El Señor resucitado ofrece a todos la nueva posibilidad de un nuevo encuentro, y la historia de Tomás nos ofrece un ejemplo de ello.
Tomás no se fía de sus compañeros cuando le dicen que han visto al Señor, y no quiere creer que el Señor esté vivo hasta que no lo haya visto con sus propios ojos y tocado con sus propias manos (Jn 20, 24-25). Pues bien, Jesús tiende la mano a Tomás y no desdeña su deseo de tocar y ver: vuelve a por él, ocho días después, cuando Tomás está con los demás discípulos, y ofrece su propio costado, sus propias llagas, para que Tomás pueda tocar y ver (Jn 20,26-27).
No es un simple premio de consolación, es una verdadera bienaventuranza, la que pronuncia Jesús («Porque me habéis visto, habéis creído; ¡bienaventurados los que no han visto y han creído!» - Jn 20,29)Esta bienaventuranza es para todos: Bienaventurados los ojos que ven (cf. Lc 10,23), pero igualmente bienaventurados son los ojos que no ven (Jn 20,29).

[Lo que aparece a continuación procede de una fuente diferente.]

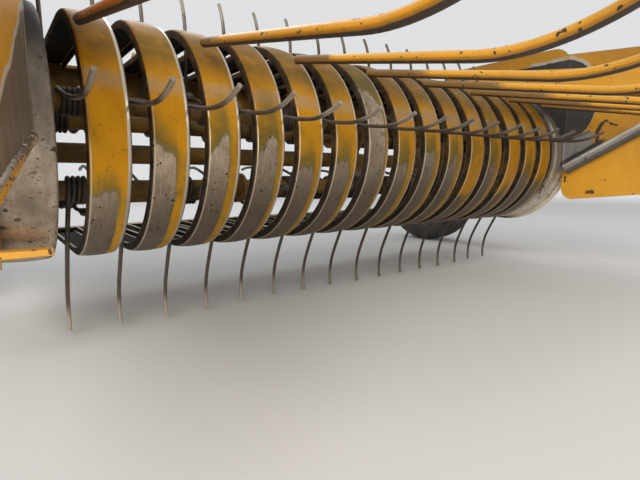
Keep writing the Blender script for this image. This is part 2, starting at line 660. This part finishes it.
def left_sheet_paint():
    """Left end sheet: paint outside a slanting line, brown steel with a pale border on the reel's side."""
    paint = amber_paint("Left sheet paint")
    back, up = paint.about_bands()
    inner = paint.facing()[0].ramp(-0.2, 0.2)
    past = (back - LINE_AT[0]) * LINE_ACROSS[0] + (up - LINE_AT[1]) * LINE_ACROSS[1]
    past = past + paint.uneven(14.0, 6.0) * 0.03
    bare = past.ramp(-0.002, 0.002) * inner
    rim = past.ramp(-0.0075, -0.005) * bare.rest() * inner
    paint.layer(rim, (0.60, 0.55, 0.42), 0.5, 0.2)
    tone = paint.grain(14.0, 0.2, (1.0, 1.0, 0.35))
    paint.layer(bare, (0.155, 0.115, 0.074), 0.5, 0.3)
    paint.layer(bare * tone, (0.27, 0.21, 0.145), 0.42, 0.45)
    paint.chips(220.0, 0.12, SHEET_CHIP, -0.4, 0.0)
    paint.layer(paint.edges(0.004, 1.1), WORN_RIM, 0.45, 0.6)
    return paint.done(dust=0.25, specular=0.3)


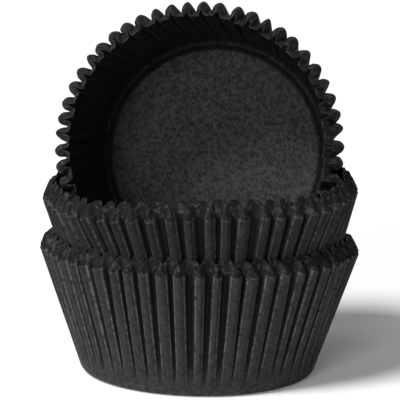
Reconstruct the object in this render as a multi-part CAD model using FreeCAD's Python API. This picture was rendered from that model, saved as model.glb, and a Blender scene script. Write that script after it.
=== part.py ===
"""A stack of three pleated paper cupcake liners, in millimetres.

Two liners stand one in the other. Their pleats are half a step apart, so the upper one stops
where its outer folds meet the inner folds of the lower one's lip. A third liner lies on its side
in the upper one, with its mouth to the front. Each liner is one folded sheet.

The origin is on the table in the middle of the bottom liner's base. +Z is up, +X is to the
right and the front, where the upright liner's mouth is, is at -Y.
"""
import FreeCAD, Part
import os
from bisect import bisect
from collections import namedtuple
from math import acos, atan2, copysign, cos, degrees, hypot, pi, radians, sin, sqrt, tan

# The sheet and its folds
paper = 0.1             # thickness of the sheet
base_radius = 25.5      # where the wall's slope would meet the table
corner_inset = 2.0      # the flat disc ends this far inside the base radius
corner_height = 1.2     # height at which the corner has turned into the wall
corner_outset = 0.4     # and how far it is outside the base radius there
wall_length = 28.9      # pleated wall, measured along its slope from the table to the crease
lip_height = 2.6        # from the crease at the wall's top to the cut edge
lip_lean = 0.9          # the lip leans inwards by this much
pleat_count = 56
crest_width = 2.0       # flat top of an outer fold
valley_width = 0.4      # flat bottom of an inner fold
lip_crest_width = 0.4   # in the lip the outer folds narrow to this at the cut edge
lip_valley_width = 2.0  # and the inner folds widen to this

# The mouth of a liner that nothing presses on is round, measured over its outer folds
mouth_radius = 35.0
# The middle one is round up to its waist, where the bottom one's lip holds it. Above that the
# upright one spreads it: narrower from side to side, longer behind and a little square
waist_length = 19.0     # from the table to the waist, along the wall's slope
middle_side = -0.7
middle_front = -0.2
middle_back = 0.6
middle_square = 2.35    # two is round, more is squarer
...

Ya no se trata sólo de ver al Señor, sino de ver con los mismos ojos del Señor, de estar habitados, desde dentro, por su misma vida, por su mismo Espíritu, que el Señor resucitado concede a sus seguidores en cuanto los encuentra («Sopló sobre ellos y les dijo: "Recibid el Espíritu Santo"» - Jn 20,22).
Hay también otra indicación en este pasaje evangélico: Tomás "no estaba con ellos cuando vino Jesús" (Jn 20,24). No estaba con los discípulos y no pudo creer. El Señor resucitado regreso al discípulo incrédulo cuando estaba reunidos con los demás discípulos, y así los ojos y el corazón de Tomás pudieron abrirse a la maravillosa confesión de fe («¡Señor mío y Dios mío!» - Juan 20,28) cuando estaba con los discípulos. El Señor se revela y puede ser reconocido cuando los discípulos están reunidos. La Iglesia es el lugar donde hoy, a través de la fe, podemos encontrarlo.